Derek Lowe. A month ago he was “demoted” to the bullpen and was fairly typically huffy about it. Little did he or any of us know that he would recover, pitch some great ball vs. the Yanks in the ALCS and now have a chance tonight to have his name live forever in the annals of the most notorious baseball club in American history.

Here’s an idea for the title of the inevitably will-ship-platinum season-ending DVD:

“Are You Fucking KIDDING Me? The True Story of the 2004 World Series Champion Boston Red Sox.”

Nostalgia. Here’s what is going through my mind over and over and over and over…..

I grew up in Buffalo, NY. When I was 6 years old, my dad went to Boston on a teachers' conference. he brought me back a 1975 Sox AL Champs pennant. I put it in my room and studied the names on it. I watched my first game on a Saturday afternoon NBC game of the week when Denny Doyle hit a home run. My dad drove me to Boston that summer to watch Luis Tiant pitch and beat the Hank Aaron-led brewers.

In 1977 the Toronto Blue Jays entered the league and we drove up one morning to see a doubleheader vs. the Sox, we saw the Sox win both in 2 shutouts. I saw a 9th inning gag in September '78 in Toronto that cost them the AL East title. I skipped school in 3rd grade on October 2nd of 1978 to watch the Sox lose the most famous regular season game ever played. I traveled to boston so many times over the next few years with my dad that I got to know Boston better than my hometown of Buffalo. The Red Sox were MY team.

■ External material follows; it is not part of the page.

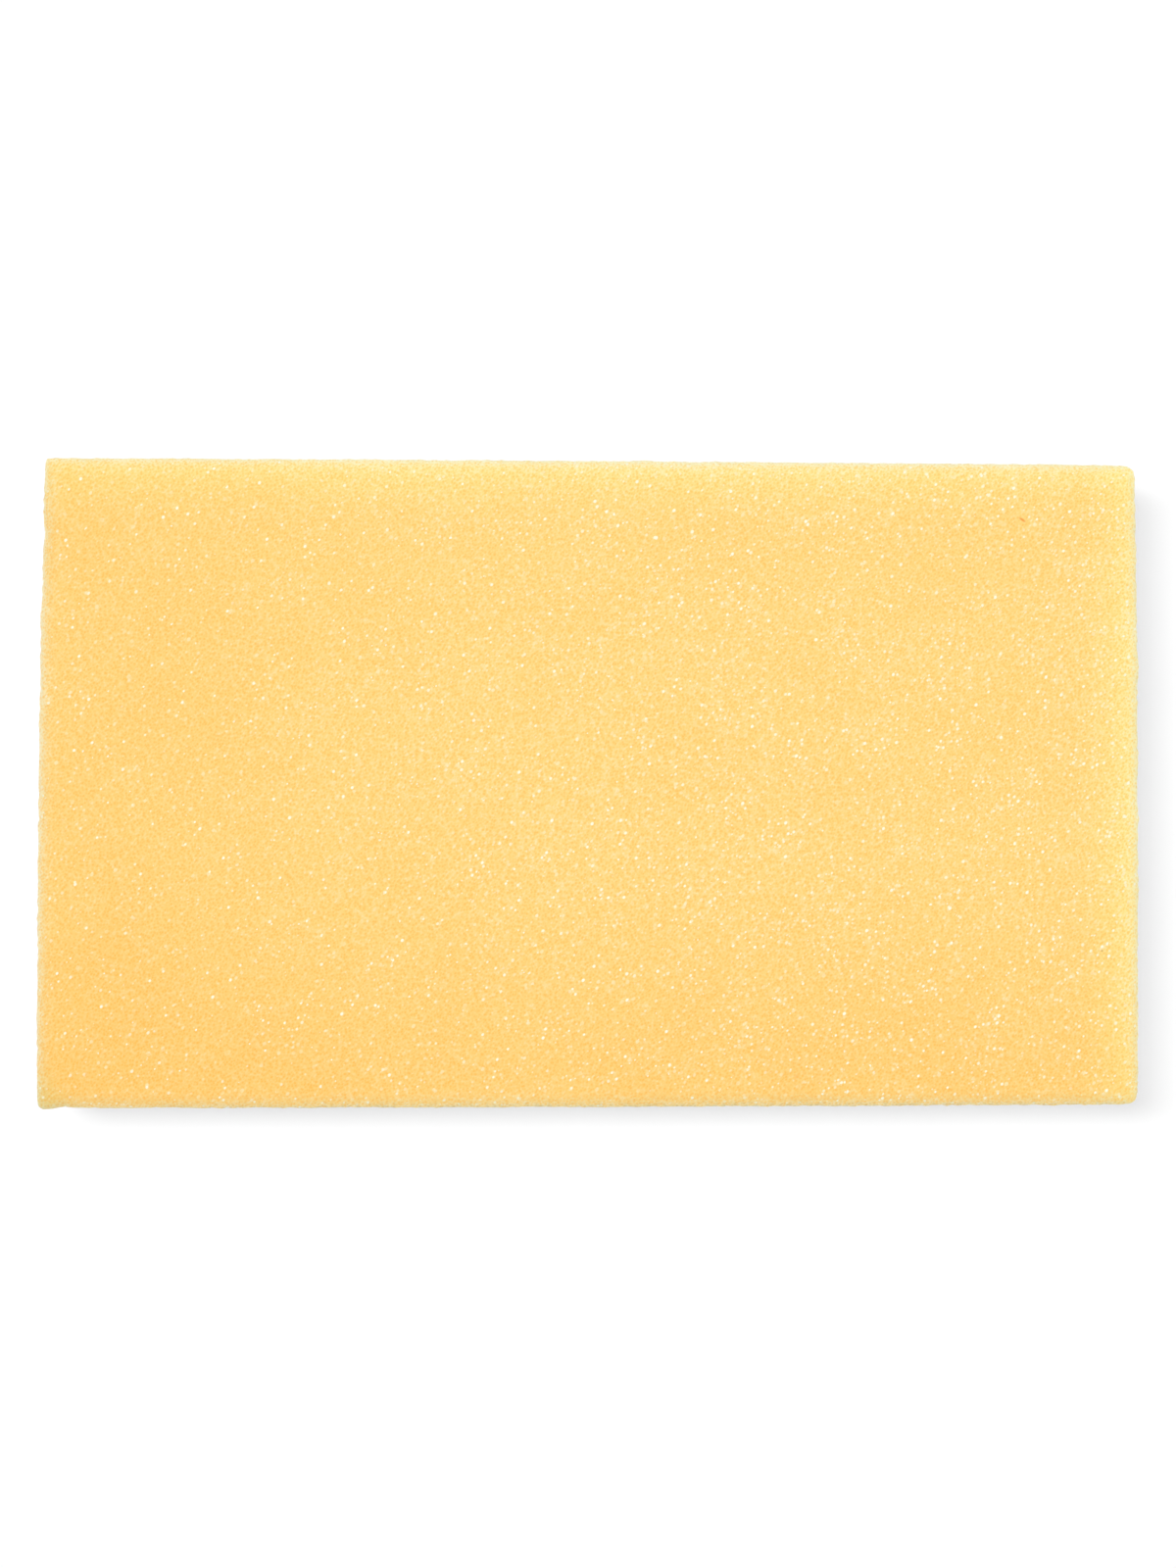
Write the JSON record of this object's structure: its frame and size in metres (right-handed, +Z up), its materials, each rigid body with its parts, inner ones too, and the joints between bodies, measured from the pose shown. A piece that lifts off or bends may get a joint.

I applied to Boston schools to be near the team. I went to BC and got to attend playoff losses in '88 and '90. I stayed in Boston, stuck with the team in the lean early 90s and got to attend playoff losses in '95, '98, and '99. Clearly, I was bad bad luck.

I felt that after last year's [2003] NY game 7 I felt as low as I could feel due to sports...and I've felt low before: I have rooted for 30 years for just 3 teams: the Red Sox, the Buffalo Sabres and the Buffalo Bills. I have suffered professional-sports gut-wrenching heartbreak like nobody I know.

...and all of this - ALL OF IT - will be 100% perfect and worth it and part of a master plan if the Sox just win one of their last 4 games.